As we just mentioned, both of the previous eigenvectors degenerate to v_1, which remains an eigenvector of M with eigenvalue 1. We can therefore compute the generalized eigenvector v_g by solving,

\((M - \mathbb{1})v_{g} = v_{1}.\)

This yields

\(v_{g} = \left(\begin{array}{c}b \\ 1-a + b\end{array}\right) = v_{1} + \left(\begin{array}{c}0 \\ b\end{array}\right).\)

The similarity transformation from the x,y basis is now:

\(S = \left(\begin{array}{cc} b & (1-a+b) \\ b & (1-a)\end{array}\right),\)

The determinant of S is then

\(\det S = -b^{2}.\)

If we rescale v_g by det S and identify v_1 with [x,y], we find

\([v_{g},v_{1}] = -\frac{1}{b^{2}}[v_1 + by , v_1] = -\frac{1}{b^{2}}[by, bx + (1-a)y] = [x,y] = v_{1}.\)

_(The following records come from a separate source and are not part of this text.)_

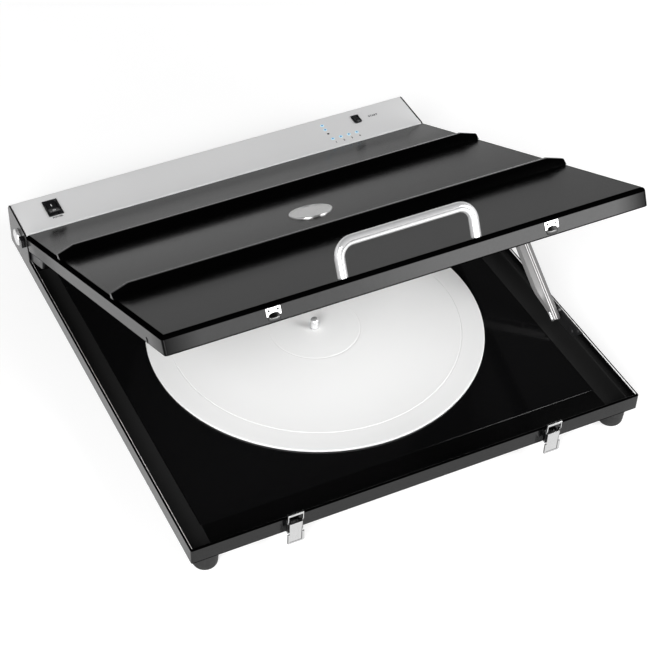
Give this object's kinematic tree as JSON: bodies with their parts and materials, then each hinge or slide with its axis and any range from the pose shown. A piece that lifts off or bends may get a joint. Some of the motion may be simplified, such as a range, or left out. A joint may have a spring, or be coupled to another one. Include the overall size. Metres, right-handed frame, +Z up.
{
  "type": "disc flattener",
  "caption": "Heated flattening press for vinyl records with a hinged lid, a disc on a spindle, a side stay and two draw latches.",
  "frame": {"origin": "centre of the object's outline at the level of its feet, lid open as in the rest pose", "axes": "+Z up, +Y to the rear housing, +X to the side with the stay"},
  "size_m": [0.409, 0.4336, 0.246],
  "materials": {
    "tray_paint": "fine-grained black powder coat",
    "lid_paint": "fine-grained black powder coat",
    "pan_steel": "matt black",
    "insulation": "pressed fibre",
    "heater_mat": "silicone heating mat",
    "bed_black": "gloss black anodised",
    "disc_white": "satin white",
    "chrome": "polished",
    "foot_rubber": "matt",
    "screw_steel": "zinc plated",
    "panel_silver": "satin anodised",
    "light_clear": "clear",
    "switch_black": "black",
    "board_green": "circuit board",
    "supply_case": "bare",
    "stay_silver": "satin",
    "badge_silver": "satin"
  },
  "bodies": {
    "base": {"base_tray": "tray_paint", "bottom_pan": "pan_steel", "lower_insulation": "insulation", "lower_heater": "heater_mat", "bed_plate": "bed_black", "white_disc": "disc_white", "spindle": "chrome", "feet": "foot_rubber", "housing_front": "tray_paint", "control_panel": "panel_silver", "light_guide": "light_clear", "switch_body": "switch_black", "button_bezel": "switch_black", "control_board": "board_green", "board_posts": "screw_steel", "power_supply": "supply_case", "power_inlet": "switch_black", "hinge_pins": "chrome", "stop_left": "switch_black", "stop_right": "switch_black", "latch_bases": "chrome", "stay_bracket": "pan_steel"},
    "lid": {"lid_shell": "lid_paint", "rib_rear": "lid_paint", "rib_front": "lid_paint", "badge": "badge_silver", "handle": "chrome", "press_plate": "bed_black", "upper_heater": "heater_mat", "upper_insulation": "insulation", "hinge_arm_left": "pan_steel", "hinge_arm_right": "pan_steel", "catch_left": "chrome", "catch_right": "chrome", "stay_lid_bracket": "pan_steel"},
    "rocker": {"power_rocker": "switch_black"},
    "button": {"start_button": "switch_black"},
    "stay": {"stay_arm": "stay_silver"},
    "lever_l": {"lever_left": "chrome"},
    "lever_r": {"lever_right": "chrome"},
    "loop_l": {"loop_left": "chrome"},
    "loop_r": {"loop_right": "chrome"}
  },
  "joints": [
    {"name": "lid_hinge", "type": "hinge", "parent": "base", "child": "lid", "pos_m": [0, 0.1858, 0.043], "axis": [-1, 0, 0], "range_deg": [-25.8, 0]},
    {"name": "stay_hinge", "type": "hinge", "parent": "lid", "child": "stay", "pos_m": [0.189, 0.02065, 0.10873], "axis": [-1, 0, 0], "range_deg": [0, 61.02]},
    {"name": "rocker_hinge", "type": "hinge", "parent": "base", "child": "rocker", "pos_m": [-0.1655, 0.19104, 0.05845], "axis": [1, 0, 0], "range_deg": [0, 16]},
    {"name": "button_slide", "type": "slide", "parent": "base", "child": "button", "axis": [0, 0.0383, -0.9993], "range_m": [0, 0.0012], "stiffness_N_per_m": 400},
    {"name": "lever_hinge_l", "type": "hinge", "parent": "base", "child": "lever_l", "pos_m": [-0.1155, -0.2134, 0.03], "axis": [-1, 0, 0], "range_deg": [0, 90]},
    {"name": "loop_hinge_l", "type": "hinge", "parent": "lever_l", "child": "loop_l", "pos_m": [-0.1155, -0.2141, 0.021], "axis": [-1, 0, 0], "range_deg": [-105, 0]},
    {"name": "lever_hinge_r", "type": "hinge", "parent": "base", "child": "lever_r", "pos_m": [0.1155, -0.2134, 0.03], "axis": [-1, 0, 0], "range_deg": [0, 90]},
    {"name": "loop_hinge_r", "type": "hinge", "parent": "lever_r", "child": "loop_r", "pos_m": [0.1155, -0.2141, 0.021], "axis": [-1, 0, 0], "range_deg": [-105, 0]}
  ],
  "couplings": [
    {"joint": "stay_hinge", "follows": "lid_hinge", "ratio": -2.365},
    {"joint": "loop_hinge_l", "follows": "lever_hinge_l", "ratio": -1},
    {"joint": "loop_hinge_r", "follows": "lever_hinge_r", "ratio": -1}
  ]
}
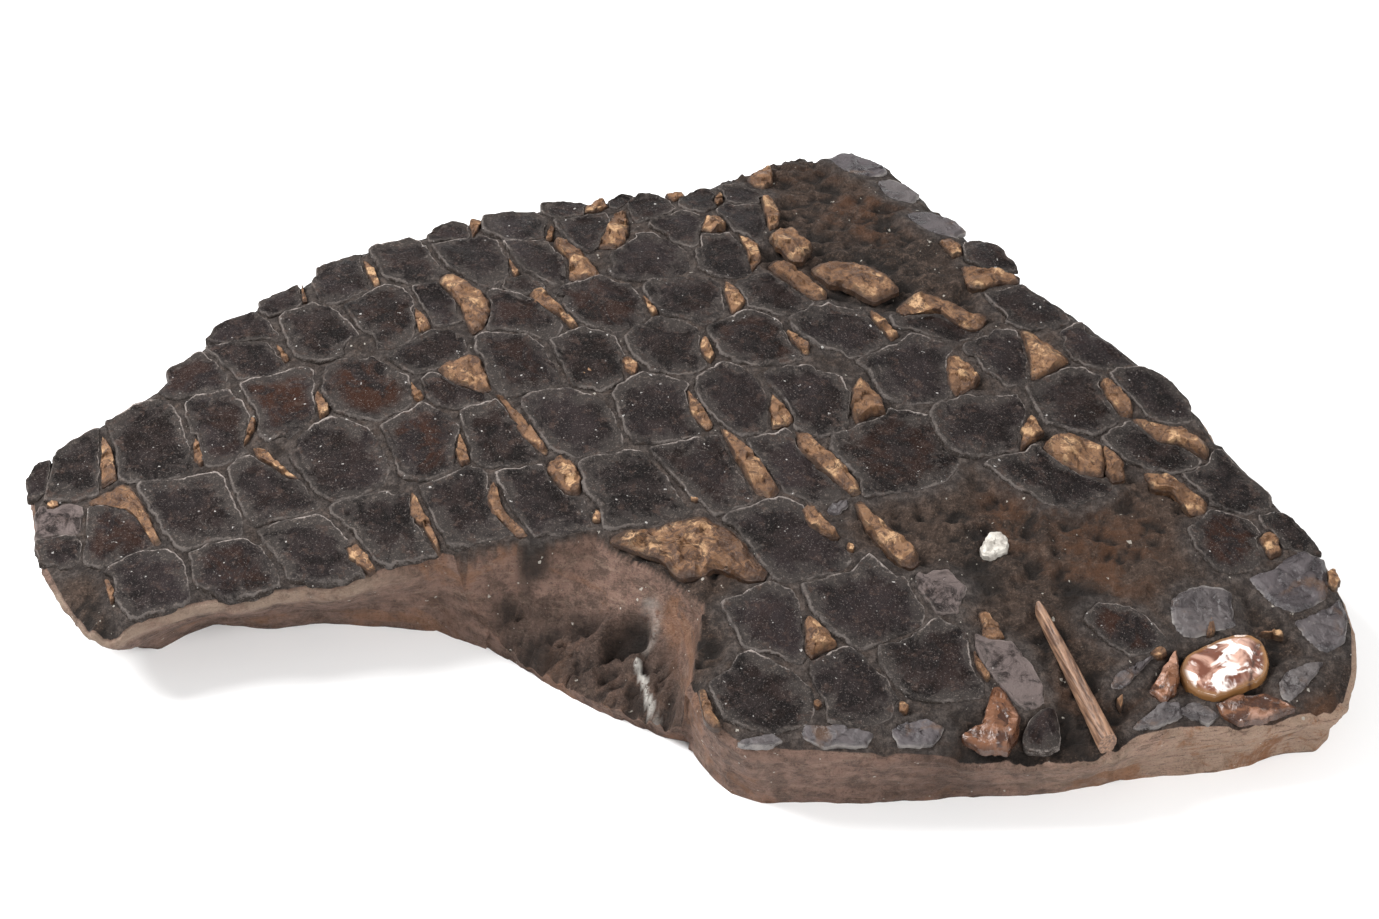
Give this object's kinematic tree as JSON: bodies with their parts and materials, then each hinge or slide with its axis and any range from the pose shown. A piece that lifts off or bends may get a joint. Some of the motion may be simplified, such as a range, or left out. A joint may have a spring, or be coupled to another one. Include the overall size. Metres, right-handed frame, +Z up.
{
  "type": "fossil lepidotes fish slab",
  "caption": "Loose slab of brown stone with the rhombic scale armour and broken bones of a fossil fish on its domed upper face, for display.",
  "frame": {"origin": "centre of the bounding box's bottom face, on the flat face that the slab rests on", "axes": "+X along the slab from its tail end to its wide end, +Y from the front edge to the back, +Z up out of the scaled face"},
  "size_m": [0.3344, 0.2368, 0.0404],
  "materials": {
    "brown_stone": "matt, gritty brown mudstone with orange stains",
    "dark_scale": "semi-gloss charcoal enamel with pale grey rims",
    "grey_scale": "worn blue-grey enamel",
    "glossy_scale": "polished pinkish brown enamel",
    "tan_bone": "tan broken bone, slightly glossy on worn faces",
    "fin_bone": "brown fin spine with a fine grain",
    "white_calcite": "dull white calcite"
  },
  "bodies": {
    "root": {"back_blade": "tan_bone", "back_bone_1": "tan_bone", "back_bone_3": "tan_bone", "back_bone_4": "tan_bone", "blade_bone": "tan_bone", "block_bone": "tan_bone", "dark_lens": "dark_scale", "edge_bone": "tan_bone", "fin_ray": "fin_bone", "front_bone_1": "tan_bone", "front_bone_3": "tan_bone", "front_bone_4": "tan_bone", "front_bone_5": "tan_bone", "front_bone_6": "tan_bone", "front_bone_7": "tan_bone", "glossy_scale": "glossy_scale", "grey_flake": "grey_scale", "grey_plate_1": "grey_scale", "grey_plate_2": "grey_scale", "grey_plate_3": "grey_scale", "large_bone": "tan_bone", "loose_scale_1": "dark_scale", "loose_scale_2": "dark_scale", "loose_scale_3": "dark_scale", "middle_bone_1": "tan_bone", "middle_bone_2": "tan_bone", "middle_bone_3": "tan_bone", "oval_bone": "tan_bone", "right_bone_1": "tan_bone", "right_bone_10": "tan_bone", "right_bone_11": "tan_bone", "right_bone_12": "tan_bone", "right_bone_2": "tan_bone", "right_bone_3": "tan_bone", "right_bone_6": "tan_bone", "right_bone_7": "tan_bone", "right_bone_8": "tan_bone", "right_bone_9": "tan_bone", "rod_bone_1": "tan_bone", "rod_bone_2": "tan_bone", "rod_bone_3": "tan_bone", "rod_bone_4": "tan_bone", "rough_bone": "tan_bone", "ruffled_bone": "tan_bone", "scale_armour": "dark_scale", "stone_matrix": "brown_stone", "tail_bone_1": "tan_bone", "tail_bone_2": "tan_bone", "white_pebble": "white_calcite"}
  },
  "joints": []
}
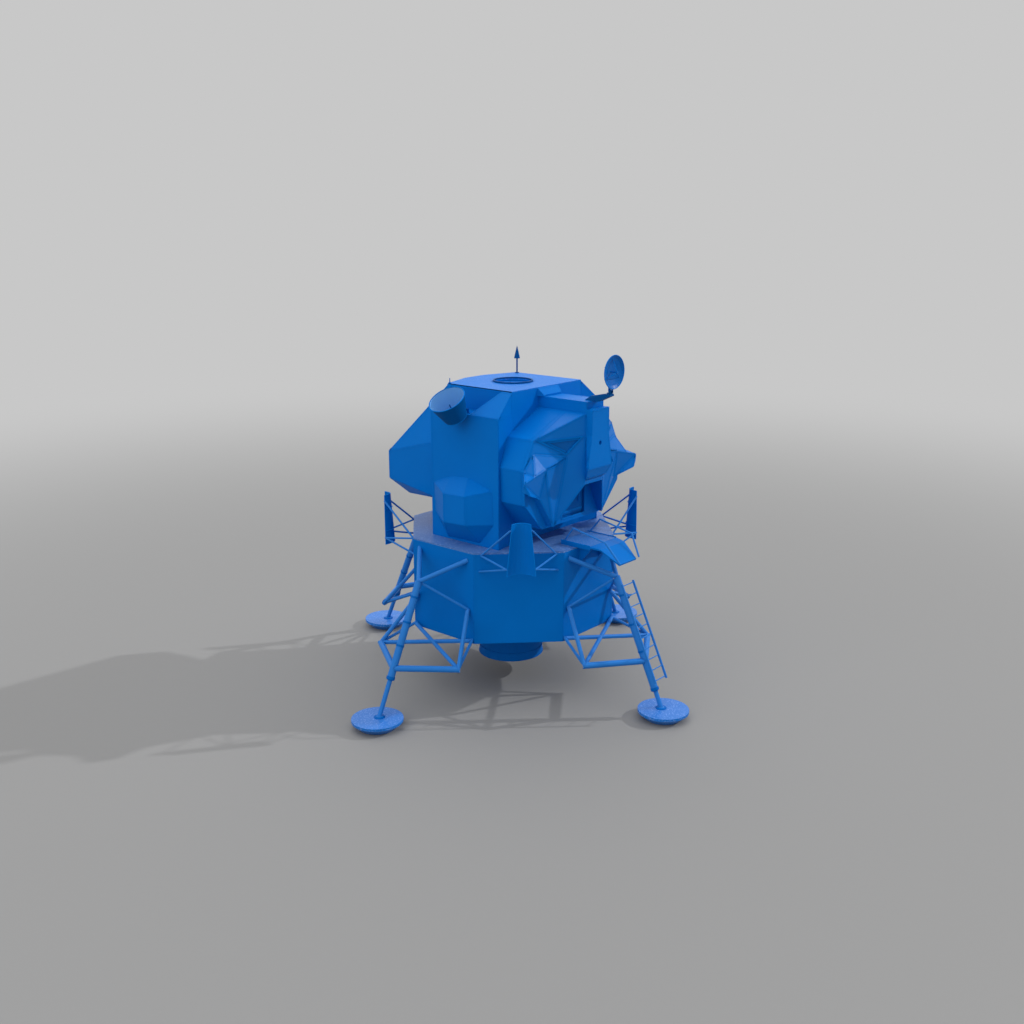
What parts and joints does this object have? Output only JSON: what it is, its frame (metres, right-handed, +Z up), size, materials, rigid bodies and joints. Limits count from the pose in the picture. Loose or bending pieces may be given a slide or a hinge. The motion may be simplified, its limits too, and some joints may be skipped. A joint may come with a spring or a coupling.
{
  "type": "lunar module",
  "caption": "Two-stage crewed lunar lander on braced legs with round footpads, a faceted cabin, hinged hatches, aimed antennas and a gimballed engine.",
  "frame": {"origin": "on the ground under the centre of the descent stage", "axes": "+Z up, -Y forward to the ladder and windows, +X to the lander's port side"},
  "size_m": [9.45, 9.45, 7.44],
  "materials": {
    "bell": "matt blue paint",
    "deck": "matt blue paint",
    "deflector": "matt blue paint",
    "dish": "matt blue paint",
    "fitting": "matt blue paint",
    "hatch": "matt blue paint",
    "hull": "matt blue paint",
    "pad": "matt blue paint",
    "pane": "dark tinted glass",
    "skin": "matt blue paint",
    "strut": "matt blue paint",
    "tank": "matt blue paint",
    "tube": "matt blue paint"
  },
  "bodies": {
    "lander": {"aft_bay": "skin", "bay_aft": "hull", "bay_front": "hull", "bay_port": "hull", "bay_stbd": "hull", "cabin_front": "skin", "cabin_shell": "skin", "corner_bays": "hull", "deflector_struts": "tube", "descent_deck": "deck", "docking_ring": "hatch", "engine_mounts": "fitting", "eva_antenna": "fitting", "footpads": "pad", "front_bulkhead": "skin", "ladder": "tube", "leg_trusses": "tube", "midsection": "skin", "nose_column": "skin", "outriggers": "tube", "plume_deflectors": "deflector", "porch": "deck", "porch_rails": "tube", "primary_strut_aft": "strut", "primary_strut_front": "strut", "primary_strut_port": "strut", "primary_strut_stbd": "strut", "radar_base": "fitting", "radar_beam": "skin", "roof_panel": "deck", "sband_base": "fitting", "secondary_struts_aft": "strut", "secondary_struts_front": "strut", "secondary_struts_port": "strut", "secondary_struts_stbd": "strut", "side_bay_port": "skin", "side_bay_stbd": "skin", "tank_port": "tank", "tank_stbd": "tank", "window_panes": "pane"},
    "gimbal_ring": {"gimbal_ring": "fitting"},
    "engine": {"engine_block": "bell", "engine_bell": "bell"},
    "forward_hatch": {"forward_hatch": "hatch"},
    "docking_hatch": {"docking_hatch": "hatch"},
    "radar_yoke": {"radar_yoke": "fitting"},
    "radar_dish": {"radar_dish": "dish"},
    "sband_yoke": {"sband_yoke": "fitting"},
    "sband_dish": {"sband_dish": "dish"}
  },
  "joints": [
    {"name": "engine_gimbal_pitch", "type": "hinge", "parent": "lander", "child": "gimbal_ring", "pos_m": [0, 0, 2.35], "axis": [1, 0, 0], "range_deg": [-6, 6]},
    {"name": "engine_gimbal_yaw", "type": "hinge", "parent": "gimbal_ring", "child": "engine", "pos_m": [0, 0, 2.35], "axis": [0, 1, 0], "range_deg": [-6, 6]},
    {"name": "forward_hatch_hinge", "type": "hinge", "parent": "lander", "child": "forward_hatch", "pos_m": [-0.422, -1.67, 4.33], "axis": [0, 0, 1], "range_deg": [0, 90]},
    {"name": "docking_hatch_hinge", "type": "hinge", "parent": "lander", "child": "docking_hatch", "pos_m": [0, 0.382, 6.587], "axis": [1, 0, 0], "range_deg": [0, 75]},
    {"name": "radar_azimuth", "type": "hinge", "parent": "lander", "child": "radar_yoke", "pos_m": [0, -2.64, 6.66], "axis": [0, 0, 1], "range_deg": [-70, 70]},
    {"name": "radar_elevation", "type": "hinge", "parent": "radar_yoke", "child": "radar_dish", "pos_m": [0, -2.67, 6.712], "axis": [1, 0, 0], "range_deg": [-20, 60]},
    {"name": "sband_azimuth", "type": "hinge", "parent": "lander", "child": "sband_yoke", "pos_m": [-1.575, -0.13, 6.2], "axis": [0, 0, 1], "range_deg": [-12, 12]},
    {"name": "sband_elevation", "type": "hinge", "parent": "sband_yoke", "child": "sband_dish", "pos_m": [-1.575, -0.13, 6.25], "axis": [0, 1, 0], "range_deg": [-5, 30]}
  ]
}
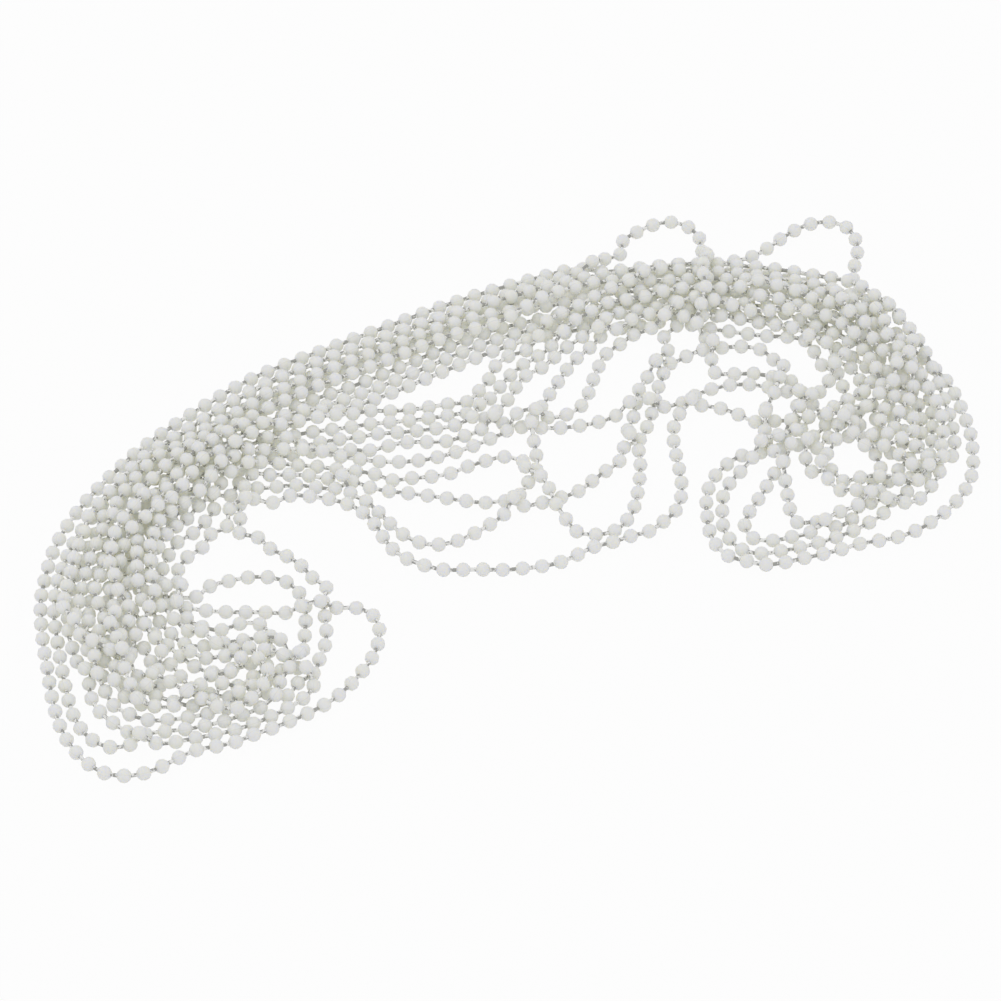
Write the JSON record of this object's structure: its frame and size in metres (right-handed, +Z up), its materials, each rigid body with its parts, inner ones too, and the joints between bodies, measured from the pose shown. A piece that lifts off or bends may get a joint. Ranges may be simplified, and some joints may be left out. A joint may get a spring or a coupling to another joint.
{
  "type": "blind bead chain",
  "caption": "Loose hank of moulded plastic bead chain that raises, lowers or turns a window blind when it is pulled over a sprocket",
  "frame": {"origin": "bottom centre of the hank's bounding box, on the surface that it lies on", "axes": "+X along the length of the hank, from the coiled end to the other end, +Y across it, away from the loose strands, +Z up"},
  "size_m": [0.288, 0.2398, 0.0151],
  "materials": {
    "chain_plastic": "warm white moulded beads with a soft gloss, on a cord of the same colour"
  },
  "bodies": {
    "root": {"top_loop_right": "chain_plastic", "outer_run_1": "chain_plastic", "left_end_outer": "chain_plastic", "lower_loop": "chain_plastic", "low_strand_2": "chain_plastic", "riser_2": "chain_plastic", "right_end_outer": "chain_plastic", "inner_run_3": "chain_plastic", "inner_run_3_part_2": "chain_plastic", "left_end_3": "chain_plastic", "strand_b": "chain_plastic", "riser_4": "chain_plastic", "run_4": "chain_plastic", "right_end_4": "chain_plastic", "top_loop_left": "chain_plastic", "outer_run_5": "chain_plastic", "left_end_5": "chain_plastic", "left_leg_6": "chain_plastic", "run_6": "chain_plastic", "run_6_part_2": "chain_plastic", "right_run_7": "chain_plastic", "run_7": "chain_plastic", "run_7_part_2": "chain_plastic", "strand_a": "chain_plastic", "long_strand_8": "chain_plastic", "right_turn_8": "chain_plastic", "top_run_9": "chain_plastic", "top_run_9_left": "chain_plastic", "left_end_9": "chain_plastic", "low_run_10": "chain_plastic", "right_run_10": "chain_plastic", "strand_11": "chain_plastic", "strand_11_left": "chain_plastic", "left_leg_11": "chain_plastic", "left_leg_12": "chain_plastic", "run_12": "chain_plastic", "strand_13": "chain_plastic", "low_run_13": "chain_plastic", "left_leg_14": "chain_plastic", "low_run_14": "chain_plastic", "right_run_14": "chain_plastic", "right_run_14_part_2": "chain_plastic", "run_15": "chain_plastic", "run_15_part_2": "chain_plastic", "left_end_15": "chain_plastic", "run_16": "chain_plastic", "run_16_part_2": "chain_plastic", "run_16_part_3": "chain_plastic", "top_run_17": "chain_plastic", "top_run_17_part_2": "chain_plastic", "left_end_17": "chain_plastic", "low_run_18": "chain_plastic", "right_run_18": "chain_plastic", "run_19": "chain_plastic", "low_run_19": "chain_plastic", "left_end_19": "chain_plastic"}
  },
  "joints": []
}
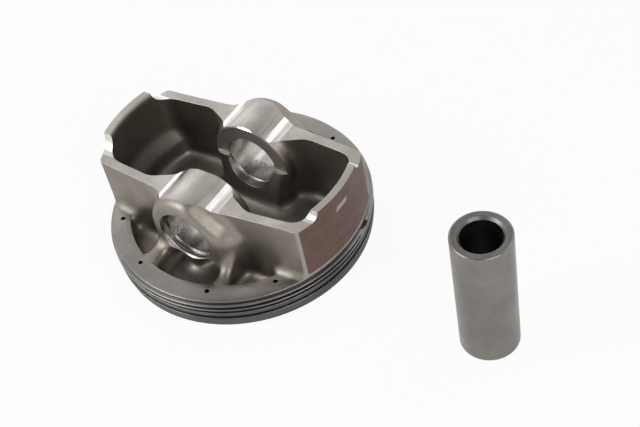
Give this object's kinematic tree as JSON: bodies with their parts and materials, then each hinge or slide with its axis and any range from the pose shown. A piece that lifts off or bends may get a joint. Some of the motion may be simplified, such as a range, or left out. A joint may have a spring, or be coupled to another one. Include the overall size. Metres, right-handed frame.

Once again, we end up with the unique, two-dimensional nonabelian Lie algebra is canonical form.

1

That is to say, I’ll share a trivial fact.

2

In case it isn’t obvious, the group operation is just matrix multiplication.

3

Everything we have to say will assume a fixed value of det M, so in some sense we’re working with a projective representation of Hom(𝔤). That said, problems arise for the case when det M = 1. Because we are enforcing the additional requirement that one of the eigenvalues of M is unity, we necessarily end up with a multiplicity of 2. Since any non vanishing value of γ will work for our immediate purpose, we can punt the interesting case of det M = 1 to a different discussion.

4

Note that these hold for any values of investable M. In particular, when b or c vanish. In either of those cases, d is necessarily restricted to 1.

5

The family is parametrized by γ, where γ is neither 0 nor 1.